5. V. Dhanpal Chettiar's case (supra) was not a case of a suit for ejectment having been filed by the landlord but a case in which an application had been made by him under Section 10(3)(iii) of the Tamil Nadu Buildings (Lease and Rent Control) Act, 1960 for eviction of the tenant on the ground of personal necessity. I find it unnecessary to consider the submission made by counsel for the petitioner on the basis of that case that determination of tenancy was not necessary even for filing a suit for ejectment inasmuch as in view of the clear language of Sections 20 and 21 of U.P. Act No. XIII of 1972 it is apparent that even though determination of tenancy is not necessary for making an application by the landlord for release of an accommodation on the ground that he needed it for his own use under Section 21 of the Act it was necessary if a suit for ejectment was filed on a ground mentioned in Section 20 thereof Sub-section (4) of Section 21 provides that an application for release can be made even if tenancy has not been determined. Further on such an application being allowed, the tenancy stands determined by operation of law on the expiration of a period of thirty days from the date of such order as contemplated by Sub-section (6) thereof. As such if eviction of a tenant is applied for under Section 21, determination of his tenancy would certainly not be needed. Sub-section (2) of Section 20 of U.P. Act No. XIII of 1972, on the other hand, reads;

'A suit for the eviction of a tenant from a building after the determination of his tenancy may be instituted on one or more of the following grounds namely;......'

(Emphasis supplied).

Sub-section (1) of Section 20 of this Act inter alia contemplates;

'Save as provided in Sub-section (2), no suit shall be instituted for the eviction of a tenant from a building, notwithstanding the determination of his tenancy by efflux of time or on the expiration of a notice to quit or in any other manner;......'

Sub-sections (1) and (2) of Section 20 read together make it clear that a suit for eviction of a tenant cannot be filed unless (1) the tenancy has been determined and (2) any of the grounds mentioned in Sub-section (2) is available.
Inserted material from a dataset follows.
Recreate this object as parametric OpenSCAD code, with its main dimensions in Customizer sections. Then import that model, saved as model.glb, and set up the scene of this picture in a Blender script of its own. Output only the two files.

6. I am not inclined to accept the aforesaid submission for another reason. In order to find out whether Order XV, Rule 5, C.P.C. is applicable or not, what is, in my opinion, necessary to find out is as to whether the suit has actually been filed after the determination of the lease of the tenant and for this purpose it is the allegation made in the plaint which alone would be relevant. It has not been disputed that in the instant case the suit had actually been instituted by respondent No. 2, against the petitioner 'after the determination of his lease.'

7. No other point has been urged.

8. In the result, I find no merit in this writ petition. It is accordingly dismissed and the interim order staying further proceedings in the suit is vacated. In the circumstances of the case there will be no order as to costs.